Der Umstand, daß den Parteien die Beurteilung der von ihnen getroffenen Abrede nach islamischem Recht versagt bleibt, ändert an deren vorbeschriebenem Gehalt nichts.
a)
Weil beide Parteien deutsche Staatsangehörige sind, ist das fremde Recht, das sie gewählt haben, nicht anzuwenden. Das folgt aus Art. 14 Abs. 1 Nr. 1, Abs. 2 bis 4, Art. 17 Abs. 1 Satz 1 EGBGB. An diese Bestimmungen ist anzuknüpfen. Denn die Antragstellerin macht den Anspruch auf die Morgengabe im Zusammenhang mit der Ehescheidung geltend (vgl. Heldrich IPRax 1983, 65).
b)
Wenngleich das demnach heranzuziehende deutsche Recht das Institut der Morgengabe nicht kennt, ist der aus ihm abgeleitete Anspruch auch nach diesem dem Unterhalts- und vielleicht daneben dem Güterrecht zuzuordnen. Wie diese hat er Versorgungscharakter (s. auch: OLG Köln IPRax 1983, 74).
II.
Auch in der Sache könnte die Klage nicht durchdringen.
1.
Soweit die Morgengabe dem Unterhalt dient, ist sie der Antragstellerin bereits - lediglich unter einem anderen rechtlichen Gesichtspunkt - gerichtlich zuerkannt worden.
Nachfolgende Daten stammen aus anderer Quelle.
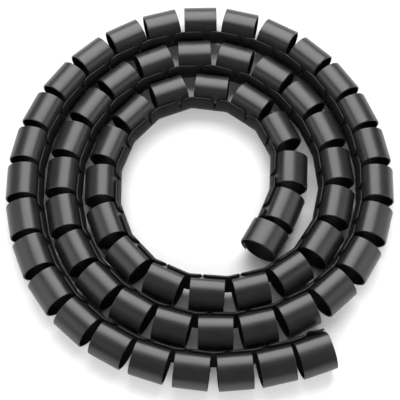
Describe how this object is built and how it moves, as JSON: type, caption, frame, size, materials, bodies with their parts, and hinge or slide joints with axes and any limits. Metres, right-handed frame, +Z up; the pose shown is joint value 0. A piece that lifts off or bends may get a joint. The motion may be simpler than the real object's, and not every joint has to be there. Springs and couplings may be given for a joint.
{
  "type": "spiral cable wrap",
  "caption": "Flexible black plastic cable wrap: a slotted C-section tube of short fingers on one spine, lying as a flat open coil.",
  "frame": {"origin": "middle of the coil's box on the floor that it lies on", "axes": "+Z up through the flat coil, +Y along the coil's longer way across, towards the far side in the picture, +X to the picture's right"},
  "size_m": [0.2374, 0.2556, 0.0229],
  "materials": {
    "black_plastic": "satin moulded plastic with a soft sheen"
  },
  "bodies": {
    "root": {"wrap": "black_plastic"}
  },
  "joints": []
}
Das Oberlandesgericht Celle hat ihr (vgl. Seite 2 des Schriftsatzes des Antragsgegners vom 9. April 1996 - Bl. 8 d.A. 2 C 377/96 AG Diepholz) rund 37.000 DM nach deutschem Recht kraft Gesetzes geschuldeten Unterhalt zugesprochen (zur wechselseitigen Beeinflussung dieser Ansprüche: OLG Köln und Heldrich a.a.O.).
2.
Sollte die Morgengabe außerdem dem Güterrecht zuzuordnen sein - daß das islamische Recht nur Gütertrennung einschließlich der von Mann und Frau während der Ehe erzielten Gewinne kennt (vgl. Azzam, Der Islam, 1981, S. 157), läßt daran zweifeln -, folgte daraus nichts anderes. Ein vorab vereinbarter Ausgleich des Zugewinns, dem nach deutschem Rechtsverständnis die Morgengabe in dieser Beziehung nahekäme, wäre mangels Vertragsschlusses zur Niederschrift eines Notars nichtig (§ 125 Satz 1, § 1410 BGB). Es handelte sich um einen Vertrag über güterrechtliche Verhältnisse (s. Johannsen LM § 1378 BGB Nr. 3 <Anm.>), auf dessen Formnichtigkeit der Antragsgegner sich auch unter Berücksichtigung von Treu und Glauben (§ 242 BGB) berufen dürfte, obwohl er Rechtsanwalt ist. Damit er um die Formnichtigkeit wußte, genügte nicht die Kenntnis der Formvorschrift, sondern bedurfte es der Erkenntnis, daß der auf der Grundlage islamischen Rechts geschlossene Vertrag sich von Rechts wegen nach deutschem Güterrecht beurteilte, die ohne gezielte Nachforschung auch von einem Juristen nicht zu erwarten war.